- _AIM_
Each line of the material below should be reproduced exactly.

# Start of GIVEN DATA

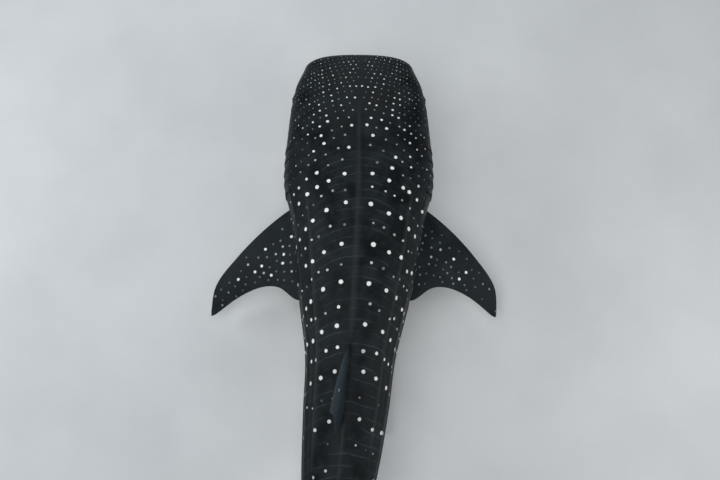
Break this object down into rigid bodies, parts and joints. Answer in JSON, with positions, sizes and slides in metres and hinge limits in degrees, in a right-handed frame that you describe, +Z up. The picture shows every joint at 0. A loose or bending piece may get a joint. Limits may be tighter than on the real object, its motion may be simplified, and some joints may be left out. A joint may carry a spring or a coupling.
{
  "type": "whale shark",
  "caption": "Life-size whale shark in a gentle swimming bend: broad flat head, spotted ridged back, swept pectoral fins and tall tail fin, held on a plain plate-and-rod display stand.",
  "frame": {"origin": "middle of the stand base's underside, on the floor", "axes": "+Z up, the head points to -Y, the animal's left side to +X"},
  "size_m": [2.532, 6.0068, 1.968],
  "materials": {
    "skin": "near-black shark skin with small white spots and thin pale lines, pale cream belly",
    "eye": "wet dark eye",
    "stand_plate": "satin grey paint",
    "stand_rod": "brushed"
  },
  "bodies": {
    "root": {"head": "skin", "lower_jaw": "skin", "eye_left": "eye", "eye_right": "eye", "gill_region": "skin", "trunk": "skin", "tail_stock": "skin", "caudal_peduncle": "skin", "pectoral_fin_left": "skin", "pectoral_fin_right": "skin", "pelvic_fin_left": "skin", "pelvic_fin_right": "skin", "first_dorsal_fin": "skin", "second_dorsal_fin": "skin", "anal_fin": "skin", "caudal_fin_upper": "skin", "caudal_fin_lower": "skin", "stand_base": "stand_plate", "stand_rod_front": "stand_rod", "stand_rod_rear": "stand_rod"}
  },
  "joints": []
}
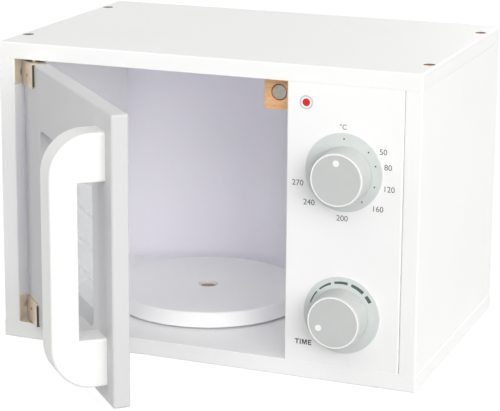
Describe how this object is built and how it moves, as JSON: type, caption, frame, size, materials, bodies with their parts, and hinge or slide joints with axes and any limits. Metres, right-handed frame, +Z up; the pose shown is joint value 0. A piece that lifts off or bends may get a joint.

# End of GIVEN DATA

- _SOLUTION FOR THIS EXERCISE_
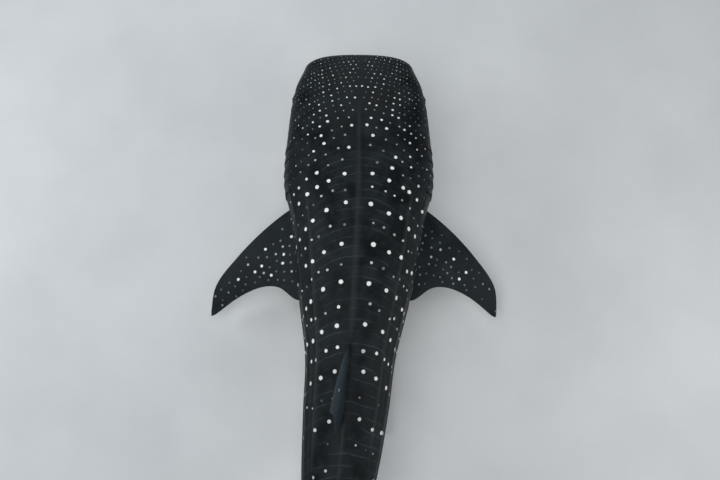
Break this object down into rigid bodies, parts and joints. Answer in JSON, with positions, sizes and slides in metres and hinge limits in degrees, in a right-handed frame that you describe, +Z up. The picture shows every joint at 0. A loose or bending piece may get a joint. Limits may be tighter than on the real object, its motion may be simplified, and some joints may be left out. A joint may carry a spring or a coupling.
{
  "type": "whale shark",
  "caption": "Life-size whale shark in a gentle swimming bend: broad flat head, spotted ridged back, swept pectoral fins and tall tail fin, held on a plain plate-and-rod display stand.",
  "frame": {"origin": "middle of the stand base's underside, on the floor", "axes": "+Z up, the head points to -Y, the animal's left side to +X"},
  "size_m": [2.532, 6.0068, 1.968],
  "materials": {
    "skin": "near-black shark skin with small white spots and thin pale lines, pale cream belly",
    "eye": "wet dark eye",
    "stand_plate": "satin grey paint",
    "stand_rod": "brushed"
  },
  "bodies": {
    "root": {"head": "skin", "lower_jaw": "skin", "eye_left": "eye", "eye_right": "eye", "gill_region": "skin", "trunk": "skin", "tail_stock": "skin", "caudal_peduncle": "skin", "pectoral_fin_left": "skin", "pectoral_fin_right": "skin", "pelvic_fin_left": "skin", "pelvic_fin_right": "skin", "first_dorsal_fin": "skin", "second_dorsal_fin": "skin", "anal_fin": "skin", "caudal_fin_upper": "skin", "caudal_fin_lower": "skin", "stand_base": "stand_plate", "stand_rod_front": "stand_rod", "stand_rod_rear": "stand_rod"}
  },
  "joints": []
}
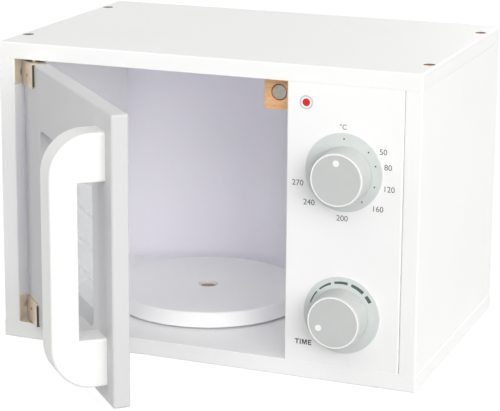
Describe how this object is built and how it moves, as JSON: type, caption, frame, size, materials, bodies with their parts, and hinge or slide joints with axes and any limits. Metres, right-handed frame, +Z up; the pose shown is joint value 0. A piece that lifts off or bends may get a joint.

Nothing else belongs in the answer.